Avril 2017 Artiste du mois | Nature morte, Elaine Kurie

Congratulations to our April 2017 Artist of the Month, Elaine Kurie! Kurie was a finalist in The Artist’s Magazine‘s Annual Art Competition! Her still life Egg can be seen below. Read more about the artist and how she finds inspiration from the concept “less is more.”


still life

Egg (oil on linen, 24×36) by Elaine Kurie

April 2017 Artist of the Month | Still Life, Elaine Kurie 

I’m a figure and still life painter. I recently won First Place in the Portrait Society of America’s 12th Annual Members Competition. I believe that my figure painting skills are the result of the years I devoted to painting the still life. Many of the same concerns in painting still life subject—such as understanding form shadows and cast shadows, perspective, and using color effectively—are the same concerns when painting the figure.

Most of my paintings reflect a minimalist aesthetic. I also use a limited palette, which contributes to the balance, order and harmony in my paintings. Instead of adding more to my still life, I frequently ask myself: What can I remove? How can I make this statement stronger? When deciding on a composition, I look for ways to use the negative space between and around the objects, so they contribute to the overall design and provide visual resting places.

The Process

I gathered several objects with contrasting qualities for this painting. I ended up with the egg, glass jar and metal lid. I sketched out various compositions on paper, and chose one to use as a guide. I then applied gesso and sanded a 24×36” linen canvas. I sketched in the composition with a medium-sided brush using raw umber and odorless mineral spirits. After refining the drawing, I blocked-in the shadows and wiped out the light areas with a rag, and allowed this time to dry.

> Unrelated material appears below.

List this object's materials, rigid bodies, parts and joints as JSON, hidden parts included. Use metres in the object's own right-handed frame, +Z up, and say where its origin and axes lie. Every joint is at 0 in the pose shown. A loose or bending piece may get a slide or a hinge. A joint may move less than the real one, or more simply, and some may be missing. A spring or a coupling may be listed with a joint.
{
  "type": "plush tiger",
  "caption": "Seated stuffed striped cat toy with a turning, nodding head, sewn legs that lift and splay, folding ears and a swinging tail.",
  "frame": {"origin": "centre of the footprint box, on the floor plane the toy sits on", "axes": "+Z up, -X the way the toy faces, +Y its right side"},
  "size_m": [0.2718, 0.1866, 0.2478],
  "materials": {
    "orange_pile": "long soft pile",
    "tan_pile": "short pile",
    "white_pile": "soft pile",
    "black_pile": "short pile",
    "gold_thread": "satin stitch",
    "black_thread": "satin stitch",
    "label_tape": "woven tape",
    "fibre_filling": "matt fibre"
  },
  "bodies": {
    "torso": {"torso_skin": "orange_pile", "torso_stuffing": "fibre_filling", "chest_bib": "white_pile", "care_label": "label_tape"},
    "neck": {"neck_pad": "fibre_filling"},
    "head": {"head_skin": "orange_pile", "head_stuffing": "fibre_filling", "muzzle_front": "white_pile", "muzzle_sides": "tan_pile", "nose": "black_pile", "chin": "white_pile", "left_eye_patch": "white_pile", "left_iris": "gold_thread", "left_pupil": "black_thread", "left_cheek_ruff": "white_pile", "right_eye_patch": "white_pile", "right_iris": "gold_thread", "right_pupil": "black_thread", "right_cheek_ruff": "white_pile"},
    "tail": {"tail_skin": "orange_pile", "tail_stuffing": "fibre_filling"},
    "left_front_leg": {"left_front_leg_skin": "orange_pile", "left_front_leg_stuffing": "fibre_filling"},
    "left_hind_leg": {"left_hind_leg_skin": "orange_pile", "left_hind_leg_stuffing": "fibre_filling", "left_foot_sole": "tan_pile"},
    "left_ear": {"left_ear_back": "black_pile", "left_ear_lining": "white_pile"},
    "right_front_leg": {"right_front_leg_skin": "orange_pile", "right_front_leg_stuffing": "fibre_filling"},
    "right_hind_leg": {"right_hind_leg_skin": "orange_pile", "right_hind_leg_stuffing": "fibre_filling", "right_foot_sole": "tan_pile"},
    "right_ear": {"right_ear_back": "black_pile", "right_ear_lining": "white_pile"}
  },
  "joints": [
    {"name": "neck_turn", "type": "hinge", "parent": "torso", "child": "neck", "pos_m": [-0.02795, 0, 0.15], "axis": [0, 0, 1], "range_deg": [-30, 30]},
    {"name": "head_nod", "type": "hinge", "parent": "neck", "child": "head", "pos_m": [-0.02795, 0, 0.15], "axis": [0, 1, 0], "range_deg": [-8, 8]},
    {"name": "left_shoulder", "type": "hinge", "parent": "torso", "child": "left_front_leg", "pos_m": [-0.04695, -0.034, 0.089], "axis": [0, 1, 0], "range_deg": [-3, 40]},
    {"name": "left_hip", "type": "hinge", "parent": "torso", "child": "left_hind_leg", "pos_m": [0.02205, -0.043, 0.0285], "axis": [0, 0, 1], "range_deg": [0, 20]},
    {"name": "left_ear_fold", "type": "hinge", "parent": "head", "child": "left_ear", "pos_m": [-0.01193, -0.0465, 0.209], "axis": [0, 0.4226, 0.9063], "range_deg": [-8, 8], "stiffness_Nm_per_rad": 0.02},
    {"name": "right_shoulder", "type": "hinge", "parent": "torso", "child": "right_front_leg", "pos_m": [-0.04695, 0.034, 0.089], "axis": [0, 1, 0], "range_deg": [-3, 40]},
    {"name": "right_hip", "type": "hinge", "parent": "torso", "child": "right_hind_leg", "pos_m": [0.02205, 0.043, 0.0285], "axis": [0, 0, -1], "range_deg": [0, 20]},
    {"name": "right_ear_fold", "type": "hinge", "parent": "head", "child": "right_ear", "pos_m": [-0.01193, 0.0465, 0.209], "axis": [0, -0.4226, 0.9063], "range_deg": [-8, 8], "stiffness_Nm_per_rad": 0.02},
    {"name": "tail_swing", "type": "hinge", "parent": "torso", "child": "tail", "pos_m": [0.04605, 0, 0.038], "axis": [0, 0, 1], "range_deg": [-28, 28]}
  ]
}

The next step involved painting the dark areas with paint that was thick enough for good coverage, yet thin enough to avoid brushstrokes. I prefer Blockx paint because it contains poppy oil and dries slowly, allowing more time for blending. Williamsburg paint is another favorite, as it’s finely ground and also has good coverage. My palette colors are titanium white, yellow ochre, red oxide, cadmium red, cadmium yellow, ultramarine blue, raw umber, black and burnt umber.

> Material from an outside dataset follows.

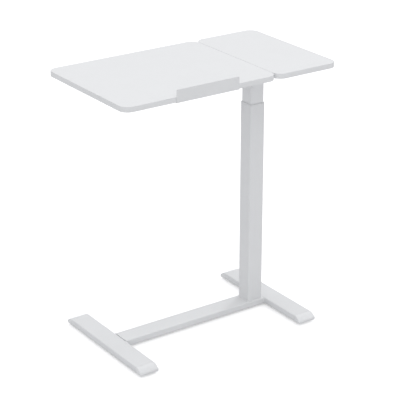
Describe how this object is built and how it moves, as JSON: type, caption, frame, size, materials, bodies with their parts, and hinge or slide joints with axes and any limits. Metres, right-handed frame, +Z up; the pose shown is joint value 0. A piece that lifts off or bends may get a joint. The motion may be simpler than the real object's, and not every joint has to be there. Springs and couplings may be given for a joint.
{
  "type": "overbed table",
  "caption": "Overbed table with a telescopic gas spring column on an H-shaped foot frame, a fixed side top and a tilting main top with a paper stop.",
  "frame": {"origin": "on the floor below the middle of the whole table top", "axes": "+Z up, +X towards the column end, -Y towards the paper stop"},
  "size_m": [0.7, 0.4018, 0.81],
  "materials": {
    "white_laminate": "white satin laminate on board",
    "white_paint": "white powder coat, satin",
    "white_plastic": "white moulded plastic, fine grain",
    "grey_plastic": "grey moulded plastic",
    "dark_plastic": "dark grey moulded plastic, fine grain",
    "rubber": "black rubber",
    "zinc_steel": "zinc plated steel",
    "chrome_rod": "hard chrome, polished",
    "black_paint": "black paint, satin"
  },
  "bodies": {
    "base": {"left_foot_tube": "white_paint", "right_foot_tube": "white_paint", "cross_beam": "white_paint", "left_front_foot_cap": "white_plastic", "left_back_foot_cap": "white_plastic", "right_front_foot_cap": "white_plastic", "right_back_foot_cap": "white_plastic", "left_front_glide_nut": "zinc_steel", "left_back_glide_nut": "zinc_steel", "right_front_glide_nut": "zinc_steel", "right_back_glide_nut": "zinc_steel", "beam_tongue": "zinc_steel", "tongue_screw_1": "zinc_steel", "tongue_screw_2": "zinc_steel", "column_base_plate": "zinc_steel", "base_bolt_1": "zinc_steel", "base_bolt_2": "zinc_steel", "base_bolt_3": "zinc_steel", "base_bolt_4": "zinc_steel", "outer_column": "white_paint", "upper_guide_bush": "white_plastic", "gas_cylinder": "black_paint", "cylinder_gland": "zinc_steel"},
    "lift": {"inner_column": "white_paint", "lower_guide_bush": "grey_plastic", "gas_rod": "chrome_rod", "gas_piston": "zinc_steel", "release_plug": "zinc_steel", "head_plate": "white_paint", "plate_screw_1": "zinc_steel", "plate_screw_2": "zinc_steel", "plate_screw_3": "zinc_steel", "plate_screw_4": "zinc_steel", "arm_socket": "white_paint", "socket_set_screw": "zinc_steel", "support_arm": "white_paint", "arm_end_cap": "dark_plastic", "lever_bracket": "zinc_steel", "lever_pivot_pin": "zinc_steel", "rest_finger": "white_paint", "rest_bumper": "rubber", "side_top": "white_laminate"},
    "height_lever": {"height_lever": "zinc_steel", "lever_grip": "dark_plastic"},
    "release_pin": {"release_pin": "zinc_steel"},
    "tilt_top": {"main_top": "white_laminate", "paper_stop": "white_paint", "stop_screw_1": "zinc_steel", "stop_screw_2": "zinc_steel", "stop_screw_3": "zinc_steel", "tilt_saddle_left": "white_paint", "tilt_saddle_right": "white_paint", "saddle_bush_left": "dark_plastic", "saddle_bush_right": "dark_plastic", "clamp_bolt": "zinc_steel"},
    "tilt_knob": {"tilt_knob": "dark_plastic"},
    "left_front_glide": {"left_front_glide": "grey_plastic"},
    "left_back_glide": {"left_back_glide": "grey_plastic"},
    "right_front_glide": {"right_front_glide": "grey_plastic"},
    "right_back_glide": {"right_back_glide": "grey_plastic"}
  },
  "joints": [
    {"name": "column_lift", "type": "slide", "parent": "base", "child": "lift", "axis": [0, 0, 1], "range_m": [-0.08, 0.32]},
    {"name": "lever_hinge", "type": "hinge", "parent": "lift", "child": "height_lever", "pos_m": [0.24, 0, 0.7593], "axis": [0, -1, 0], "range_deg": [0, 5], "stiffness_Nm_per_rad": 4, "springref_deg": -5.73},
    {"name": "release_pin_slide", "type": "slide", "parent": "lift", "child": "release_pin", "axis": [0, 0, -1], "range_m": [0, 0.0031]},
    {"name": "top_tilt", "type": "hinge", "parent": "lift", "child": "tilt_top", "pos_m": [0, 0, 0.75], "axis": [1, 0, 0], "range_deg": [0, 40]},
    {"name": "knob_turn", "type": "hinge", "parent": "tilt_top", "child": "tilt_knob", "pos_m": [0.095, -0.032, 0.73], "axis": [0, 0, 1], "range_deg": [0, 180]},
    {"name": "left_front_glide_adjust", "type": "slide", "parent": "base", "child": "left_front_glide", "axis": [0, 0, -1], "range_m": [0, 0.006]},
    {"name": "left_back_glide_adjust", "type": "slide", "parent": "base", "child": "left_back_glide", "axis": [0, 0, -1], "range_m": [0, 0.006]},
    {"name": "right_front_glide_adjust", "type": "slide", "parent": "base", "child": "right_front_glide", "axis": [0, 0, -1], "range_m": [0, 0.006]},
    {"name": "right_back_glide_adjust", "type": "slide", "parent": "base", "child": "right_back_glide", "axis": [0, 0, -1], "range_m": [0, 0.006]}
  ],
  "couplings": [
    {"joint": "release_pin_slide", "follows": "lever_hinge", "m_per_rad": 0.035}
  ]
}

After painting the middle values and blending them into the shadow areas with a soft brush, I then painted the lighter values and blended them into the middle values. Lastly, I painted the highlights in thin layers to prevent build-up. My favorite parts of the painting process are in the beginning and later stages. The beginning stage is always exciting, and I enjoy the final stage because the hard part is over by then.